Q: Open data and open science do not seem to be easily and fully compatible with the Nagoya Protocol on Access and Benefit Sharing under the Convention on Biological Diversity. What is your/Wellcome's view on the claims to expand the scope of Access and Benefit Sharing obligations to "Digital Sequence Information"? And how would this affect open data/open science?

David Carr: It is absolutely vital that concerns over equity and benefit sharing are factored into discussions over data sharing. In general, for genomic sequence data, I’d argue that the global benefit will be maximised if the data is shared openly and without restrictions. However, this does not negate the need to ensure that appropriate mechanisms and frameworks are set in place to ensure that the benefits are shared in a fair and equitable way.

Q: Can you tell us who is part of the consortium for FAIRware? Is NIHR part of this consortium?

David Carr: Yes NIHR is one of five partner funders supporting this project as part of the Research on Research Institute.

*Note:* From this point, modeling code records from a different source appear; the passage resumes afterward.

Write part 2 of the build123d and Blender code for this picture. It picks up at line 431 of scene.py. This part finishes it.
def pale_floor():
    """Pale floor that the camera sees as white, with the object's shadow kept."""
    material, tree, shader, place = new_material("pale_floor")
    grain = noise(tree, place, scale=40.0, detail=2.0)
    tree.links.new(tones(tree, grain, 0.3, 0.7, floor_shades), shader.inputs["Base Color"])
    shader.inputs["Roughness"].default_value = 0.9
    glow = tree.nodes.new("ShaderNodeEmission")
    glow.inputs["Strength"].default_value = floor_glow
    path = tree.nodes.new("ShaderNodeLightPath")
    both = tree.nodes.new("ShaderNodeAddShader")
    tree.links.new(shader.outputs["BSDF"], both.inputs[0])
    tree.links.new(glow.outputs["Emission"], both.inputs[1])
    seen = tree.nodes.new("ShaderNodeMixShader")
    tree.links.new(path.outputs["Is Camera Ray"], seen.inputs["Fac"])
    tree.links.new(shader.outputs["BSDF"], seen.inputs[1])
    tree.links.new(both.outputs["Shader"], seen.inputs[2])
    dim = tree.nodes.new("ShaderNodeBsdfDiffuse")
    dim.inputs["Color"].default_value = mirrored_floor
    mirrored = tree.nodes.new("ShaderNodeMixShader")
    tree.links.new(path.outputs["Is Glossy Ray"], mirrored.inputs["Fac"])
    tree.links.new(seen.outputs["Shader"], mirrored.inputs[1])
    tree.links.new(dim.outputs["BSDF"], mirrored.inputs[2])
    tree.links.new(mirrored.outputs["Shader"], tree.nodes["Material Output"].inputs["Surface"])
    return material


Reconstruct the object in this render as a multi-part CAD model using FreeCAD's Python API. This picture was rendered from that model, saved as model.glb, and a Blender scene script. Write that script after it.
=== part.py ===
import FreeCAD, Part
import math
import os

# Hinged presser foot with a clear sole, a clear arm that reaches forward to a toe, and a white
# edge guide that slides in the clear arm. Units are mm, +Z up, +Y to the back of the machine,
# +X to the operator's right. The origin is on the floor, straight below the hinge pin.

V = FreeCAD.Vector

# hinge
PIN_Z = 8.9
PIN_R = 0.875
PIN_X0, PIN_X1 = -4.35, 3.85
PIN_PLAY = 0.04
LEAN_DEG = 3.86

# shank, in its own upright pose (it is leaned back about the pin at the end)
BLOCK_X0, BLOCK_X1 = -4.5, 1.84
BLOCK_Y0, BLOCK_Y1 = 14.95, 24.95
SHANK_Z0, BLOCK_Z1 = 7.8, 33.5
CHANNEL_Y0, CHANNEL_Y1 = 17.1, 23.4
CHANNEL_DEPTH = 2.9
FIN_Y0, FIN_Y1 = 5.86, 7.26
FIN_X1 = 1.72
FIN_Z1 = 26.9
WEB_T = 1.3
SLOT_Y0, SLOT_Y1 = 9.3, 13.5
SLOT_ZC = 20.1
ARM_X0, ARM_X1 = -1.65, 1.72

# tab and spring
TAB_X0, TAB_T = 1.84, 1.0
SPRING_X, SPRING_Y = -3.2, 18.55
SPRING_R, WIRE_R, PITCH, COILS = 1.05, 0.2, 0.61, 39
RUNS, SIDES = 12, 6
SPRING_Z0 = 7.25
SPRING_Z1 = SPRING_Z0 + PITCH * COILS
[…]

The others are the Austrian Science Fund (FWF), the Canadian Institutes of Health Research (CIHR), the Swiss National Science Foundation (SNSF) and the Wellcome Trust.

Q: Where can I find more information about FAIRware?

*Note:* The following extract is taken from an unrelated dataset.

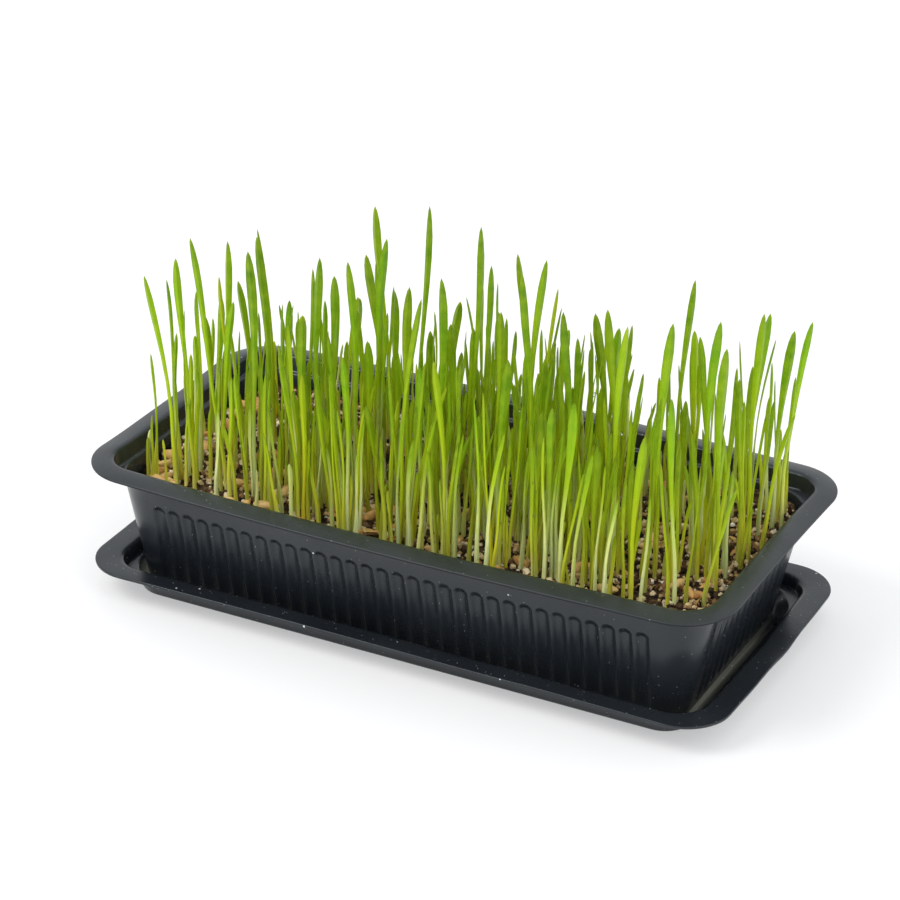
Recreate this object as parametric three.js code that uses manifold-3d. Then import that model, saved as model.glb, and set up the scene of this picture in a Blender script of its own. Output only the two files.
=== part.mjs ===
// Wheatgrass tray: young wheat grown in potting mix, in a black planter that stands in its drip saucer.
// Millimetres, +Z up. The origin is the middle of the saucer's underside, +X runs along the long side,
// and -Y is the front long side.
import * as THREE from 'three';
import { mergeVertices } from 'three/addons/utils/BufferGeometryUtils.js';
import Module from 'manifold-3d';

const wasm = await Module();
wasm.setup();

// Driving dimensions
const sheet = 0.9; // thickness of the formed plastic
const edge = 0.45; // rounding of a trimmed or folded edge of the plastic
const clearance = 0.35; // gap between pieces that rest on or in each other
const rim = { x: 100, y: 50, corner: 16, top: 41.3, flange: 6.8, bow: 3.2, bowEnds: -0.9 };
const mouth = { x: rim.x - rim.flange, y: rim.y - rim.flange, corner: 9 };
const ledge = { z: 36.6, corner: 12.5, inset: 0.7, step: 0.8 };
const planterFoot = { x: 85.3, y: 36.2, corner: 6.5, shift: -0.7, z: sheet + clearance, edge: 1.2 };
const saucerRim = { x: 99, y: 50, corner: 14, top: 9.3, bow: -1.1, bowEnds: 1 };
const saucerMouth = { x: 92, y: 43.8, corner: 10, bevel: 0.8 };
const saucerLedge = { x: 90.2, y: 42.8, corner: 8.6, z: 5.4, width: 0.8, wellCorner: 15 };
const saucerFoot = { x: 87, y: 40.4, corner: 9, edge: 1 };
const flute = { pitch: 4.85, width: 2.9, depth: 0.5, foot: 4.5, top: 29.8, slope: 1.4, long: 32, short: 11 };
const soil = { level: 33.4, step: 12, mound: 1.1, grain: 0.9, holeRadius: 4.85 };
const plug = { radius: 4.3, foot: 3.6, height: 6, below: 0.3, sides: 6 };
const blade = { base: 1.5, waist: 1.2, leaf: 3.2, peak: 0.86, thick: 0.9, sunk: 2, ring: 2.9, gap: 0.6 };
const kernel = { length: 6.6, width: 2.9, proud: 0.4 };
const cornerSteps = 3;
const longSteps = 6;
const shortSteps = 3;

// How a bunch grows: its count of blades, then each blade's height by kind, in mm over the mix
const growth = {
  fewest: 6, spare: 3, attempts: 14,
  sprout: { share: 0.2, least: 10, range: 14 },
  young: { share: 0.35, least: 26, range: 20 },
  tall: { least: 40, most: 62 },
};

// Where the grass thins out, in mm: towards both ends, and towards the back left
const thinning = { from: 40, to: 76, ends: 0.48, backFrom: -4, backTo: 16, leftFrom: 4, leftTo: 40, back: 0.58 };

// Grass bunches: root x and y, height of the tallest blade's tip above the table, and how far that tip
// leans along x. The rows run from the front long side to the back one.
const bunches = [
  [-76, -31, 97, -7], [-61, -28, 109, -11], [-48, -33, 111, -2], [-33, -31, 94, -1], [-18, -34, 87, -1],
  [-3, -32, 108, 6], [12, -34, 92, -3], [27, -31, 95, 1], [42, -33, 86, 2], [56, -32, 77, 0],
  [68, -34, 84, 2], [79, -30, 94, -4],
  [-81, -16, 96, -2], [-67, -13, 103, -2], [-53, -17, 109, -2], [-38, -15, 105, 0], [-24, -18, 107, -3],
  [-10, -16, 103, 2], [4, -18, 108, -3], [17, -15, 101, 2], [30, -17, 115, -3], [42, -15, 105, -4],
  [55, -18, 106, 2], [67, -16, 109, 2], [84, -15, 104, 0],
  [-83, 1, 72, -2], [-71, 4, 83, -4], [-56, 1, 82, -1], [-42, -1, 94, 2], [-28, 0, 108, 4],
  [-14, 1, 120, 2], [4, 0, 117, 0], [20, 1, 111, 4], [34, -1, 91, 1], [48, 1, 101, -4],
  [73, 0, 104, 3], [84, 2, 88, -2],
  [-62, 17, 70, 1], [-47, 16, 80, 4], [-33, 15, 95, -5], [-16, 17, 77, 1], [0, 15, 99, 0],
  [14, 17, 104, -5], [38, 15, 92, -4], [59, 16, 107, 2], [70, 17, 90, -7], [82, 14, 102, 0],
  [-40, 31, 103, -4], [-22, 33, 77, 4], [-4, 31, 78, 0], [14, 33, 76, 3], [30, 31, 81, 4],
  [58, 33, 84, -3], [72, 31, 95, 7], [84, 29, 96, 8],
];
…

David Carr: There is more information about FAIRware on the Research on Research Institute website,

Q: Many researchers in LMICs feel that they are unequal partners in data sharing if they don't have the same capacity to manage data and analyse it i.e. it is UNFAIR.  What plans do Wellcome have to build capacity in LMICs to curate and manage data as well as analysing these data?

David Carr: This is a concern we are acutely aware of and have worked on for some time. In brief, and as noted above, it is vital that equity is at the heart of the approach for data sharing.  As a funder, Wellcome has been committed for many decades to building research capacity sustainably in LMICs. In addition, through initiatives such as H3Africa, we have worked with communities in LMICs to develop models to make data available in a way that does not disadvantage LMIC researchers increases the overall capacity for data analysis.

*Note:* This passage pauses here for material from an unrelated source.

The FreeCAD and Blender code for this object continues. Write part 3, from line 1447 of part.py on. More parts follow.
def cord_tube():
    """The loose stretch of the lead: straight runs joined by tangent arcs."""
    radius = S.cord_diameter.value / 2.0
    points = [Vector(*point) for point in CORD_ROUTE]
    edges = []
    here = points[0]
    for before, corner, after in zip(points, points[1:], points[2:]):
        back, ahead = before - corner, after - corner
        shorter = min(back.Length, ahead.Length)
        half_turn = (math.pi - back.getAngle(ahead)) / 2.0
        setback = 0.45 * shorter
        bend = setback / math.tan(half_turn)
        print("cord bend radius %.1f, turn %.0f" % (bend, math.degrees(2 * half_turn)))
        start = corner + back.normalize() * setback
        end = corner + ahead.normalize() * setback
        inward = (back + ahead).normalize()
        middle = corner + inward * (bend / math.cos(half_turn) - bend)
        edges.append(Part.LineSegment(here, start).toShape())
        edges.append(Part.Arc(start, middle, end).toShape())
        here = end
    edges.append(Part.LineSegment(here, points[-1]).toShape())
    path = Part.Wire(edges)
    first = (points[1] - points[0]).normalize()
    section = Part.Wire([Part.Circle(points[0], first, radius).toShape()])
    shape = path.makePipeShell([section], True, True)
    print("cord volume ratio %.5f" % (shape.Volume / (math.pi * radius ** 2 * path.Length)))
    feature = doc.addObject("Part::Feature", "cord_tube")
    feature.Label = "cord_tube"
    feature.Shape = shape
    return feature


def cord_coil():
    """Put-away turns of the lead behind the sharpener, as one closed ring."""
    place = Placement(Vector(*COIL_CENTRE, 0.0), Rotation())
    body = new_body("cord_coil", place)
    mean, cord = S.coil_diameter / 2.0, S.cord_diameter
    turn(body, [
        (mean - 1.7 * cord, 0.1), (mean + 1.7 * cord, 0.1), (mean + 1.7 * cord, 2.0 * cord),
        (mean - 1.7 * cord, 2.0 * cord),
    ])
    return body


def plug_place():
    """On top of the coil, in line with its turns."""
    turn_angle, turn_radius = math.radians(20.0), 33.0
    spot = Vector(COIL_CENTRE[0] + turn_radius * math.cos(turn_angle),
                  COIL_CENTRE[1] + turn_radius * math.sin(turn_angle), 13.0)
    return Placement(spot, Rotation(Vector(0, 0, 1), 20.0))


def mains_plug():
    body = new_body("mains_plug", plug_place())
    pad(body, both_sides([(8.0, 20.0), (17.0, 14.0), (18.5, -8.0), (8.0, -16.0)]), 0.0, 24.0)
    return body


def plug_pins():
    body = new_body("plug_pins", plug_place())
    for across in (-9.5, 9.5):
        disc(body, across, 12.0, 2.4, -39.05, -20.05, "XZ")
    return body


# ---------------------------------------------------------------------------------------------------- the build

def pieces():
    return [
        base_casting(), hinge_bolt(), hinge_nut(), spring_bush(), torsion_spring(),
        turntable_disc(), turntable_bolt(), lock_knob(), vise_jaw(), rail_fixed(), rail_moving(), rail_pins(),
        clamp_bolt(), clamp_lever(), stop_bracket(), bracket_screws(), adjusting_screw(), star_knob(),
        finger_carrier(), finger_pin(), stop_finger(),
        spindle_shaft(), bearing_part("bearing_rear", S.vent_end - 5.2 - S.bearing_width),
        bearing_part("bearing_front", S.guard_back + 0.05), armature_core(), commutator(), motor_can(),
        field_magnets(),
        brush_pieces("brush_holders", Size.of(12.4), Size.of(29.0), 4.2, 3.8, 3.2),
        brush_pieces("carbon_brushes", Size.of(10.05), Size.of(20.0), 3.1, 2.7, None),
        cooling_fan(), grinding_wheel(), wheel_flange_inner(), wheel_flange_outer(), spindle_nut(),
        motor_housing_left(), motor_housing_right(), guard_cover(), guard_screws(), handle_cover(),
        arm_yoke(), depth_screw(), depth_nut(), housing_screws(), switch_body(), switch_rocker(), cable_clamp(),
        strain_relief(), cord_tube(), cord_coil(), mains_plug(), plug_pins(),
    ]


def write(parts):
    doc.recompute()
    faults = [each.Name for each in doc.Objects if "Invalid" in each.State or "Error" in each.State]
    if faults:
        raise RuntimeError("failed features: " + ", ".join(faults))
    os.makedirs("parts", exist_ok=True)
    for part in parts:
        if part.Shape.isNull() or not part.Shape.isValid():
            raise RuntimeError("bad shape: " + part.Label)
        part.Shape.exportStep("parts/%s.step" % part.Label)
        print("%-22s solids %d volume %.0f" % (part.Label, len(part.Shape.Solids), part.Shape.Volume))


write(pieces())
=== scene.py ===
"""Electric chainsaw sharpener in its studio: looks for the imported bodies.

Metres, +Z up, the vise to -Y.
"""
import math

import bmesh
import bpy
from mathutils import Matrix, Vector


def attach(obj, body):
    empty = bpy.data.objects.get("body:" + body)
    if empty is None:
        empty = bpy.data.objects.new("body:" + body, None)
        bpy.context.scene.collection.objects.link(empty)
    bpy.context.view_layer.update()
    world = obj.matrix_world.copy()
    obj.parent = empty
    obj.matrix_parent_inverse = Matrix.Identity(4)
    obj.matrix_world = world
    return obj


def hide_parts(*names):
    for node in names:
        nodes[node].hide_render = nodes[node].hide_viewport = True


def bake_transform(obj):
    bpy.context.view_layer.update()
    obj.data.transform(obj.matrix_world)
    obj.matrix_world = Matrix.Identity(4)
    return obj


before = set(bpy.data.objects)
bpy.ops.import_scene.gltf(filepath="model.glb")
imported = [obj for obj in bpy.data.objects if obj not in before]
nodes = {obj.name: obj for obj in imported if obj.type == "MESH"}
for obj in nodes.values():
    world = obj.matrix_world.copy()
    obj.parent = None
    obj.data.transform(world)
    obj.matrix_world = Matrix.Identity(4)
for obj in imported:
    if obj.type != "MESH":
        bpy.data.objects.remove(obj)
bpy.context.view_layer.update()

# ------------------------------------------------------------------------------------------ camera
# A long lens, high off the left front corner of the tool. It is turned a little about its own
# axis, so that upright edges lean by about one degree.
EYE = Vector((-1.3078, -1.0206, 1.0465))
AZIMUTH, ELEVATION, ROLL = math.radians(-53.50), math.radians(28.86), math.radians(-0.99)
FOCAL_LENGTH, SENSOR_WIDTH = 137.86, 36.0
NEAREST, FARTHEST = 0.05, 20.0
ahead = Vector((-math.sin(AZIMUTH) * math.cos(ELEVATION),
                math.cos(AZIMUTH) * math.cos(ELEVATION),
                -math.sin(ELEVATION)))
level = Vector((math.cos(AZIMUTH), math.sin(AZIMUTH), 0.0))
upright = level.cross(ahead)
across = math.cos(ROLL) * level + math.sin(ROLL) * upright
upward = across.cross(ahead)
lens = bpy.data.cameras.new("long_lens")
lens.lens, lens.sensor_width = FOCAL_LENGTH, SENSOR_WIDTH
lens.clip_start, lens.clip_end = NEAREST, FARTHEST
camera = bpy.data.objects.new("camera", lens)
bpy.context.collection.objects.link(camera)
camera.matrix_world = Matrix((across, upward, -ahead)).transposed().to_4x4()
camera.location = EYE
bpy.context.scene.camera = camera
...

Q: Does Wellcome publish case studies that showcase the value of the research enabled with shared data?

David Carr: We have published various case studies - for example, a detailed report into the Worldwide Antimalarial Resistance Network (WWARN) as a pioneering data platform in 2016.  We have also run data re-use prizes to specifically celebrate projects that re-use existing data. We don’t currently have a centralised resource of case studies and there is a wider need for more better exemplars.

Q: I have completed a research project relating to the COVID-19 lockdown. How can I participate in using this data to publish and share?

David Carr: This sounds an interesting study and in line with other COVID-19 research we’d urge you to share the findings and data and rapidly and openly as you can – including through considering publishing a pre-print and making the data available – ideally via a recognised community repository if possible (and in a manner which is appropriately anonymised and in line with relevant consents etc).

Q: Much of the COVID-19 data will be individual patient data (IPD). This can't be published but does need to be shared - how should this be approached to ensure the ethical and effective sharing of these data?

David Carr: As noted above, these data need to be shared in a way that safeguards privacy and confidentiality of the individuals – well-established mechanisms exist that can help ensure that where possible, these data are made available – appropriately deidentified and with appropriate controls on data access.  Initiatives such as the International COVID-19 Data Alliance are aiming to allow such data to be pooled and re-used in a safe and secure manner for global benefit.

Q: Would it be beneficial to develop a common shared research agenda that outlines which questions the shared COVID-19 data should be expected to answer? This would prioritize what needs to be shared and how.

David Carr: I think this would have value in terms of prioritisation, as long as it doesn’t restrict the potential for the data to also be re-used more widely.

Please note that some questions have been edited for clarity.